Every single workday, I use a large capacity USB drive to copy all of the folders and files in my My Documents folder. I use a batch file with the XCOPY command to copy every directory and every file in it to the USB drive. I also use the /d switch to copy only those files that are newer than the ones on the USB drive. This option cuts down on the time required to complete the operation from over two hours to just under 30 minutes once you’ve made the initial backup. This is for just under 16GB of user data. Plug the drive in, double click the batch file and wait for it to complete. Couldn’t be simpler. This handles all the mission critical stuff that I would need to get up and running if need be. Plus, since the files are just copied to the USB drive, it’s super easy to find a file you need.

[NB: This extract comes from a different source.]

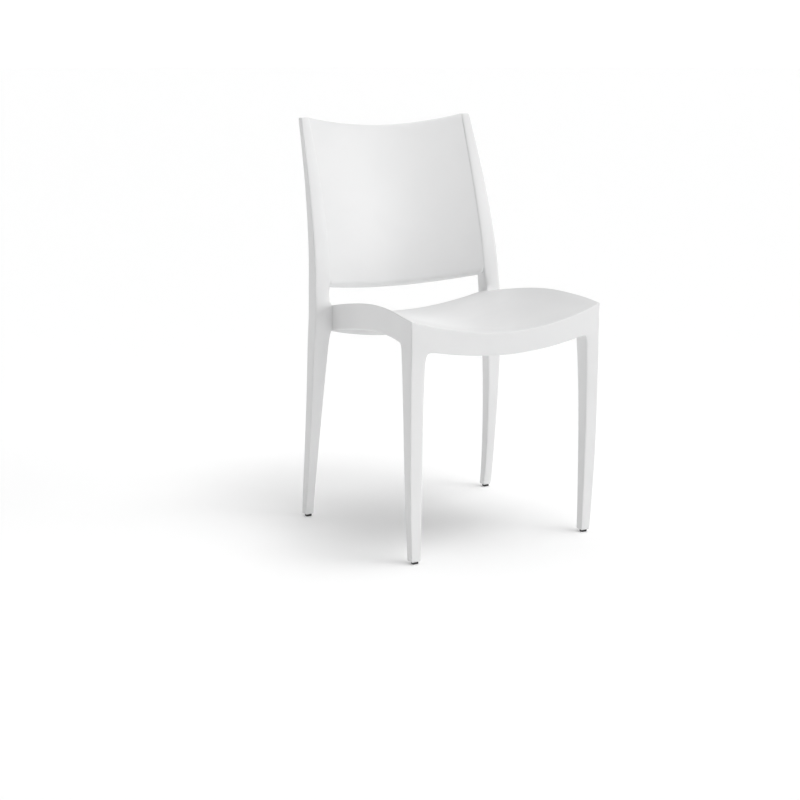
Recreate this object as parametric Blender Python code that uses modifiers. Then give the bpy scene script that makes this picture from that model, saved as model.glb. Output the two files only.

Every week, I then burn all the files from the My Documents directory as well as all the files on a shared network folder to DVD /R’s. These disks are then stored in a fireproof safe. I also periodically make additionally copies of these disks and store them off site. I use a repeating To Do item on my Task list to remind me to accomplish the weekly backups. I also archive old project files and data yearly to DVD /R and store them in a fireproof safe by year.
More than once I’ve had to go to my backups to find something that inadvertently got deleted or corrupted. The time spent backing up is nothing compared to the time and headache saved by being able to retrieve a file that went AWOL.
Do you have a backup strategy? Do you regularly backup using it?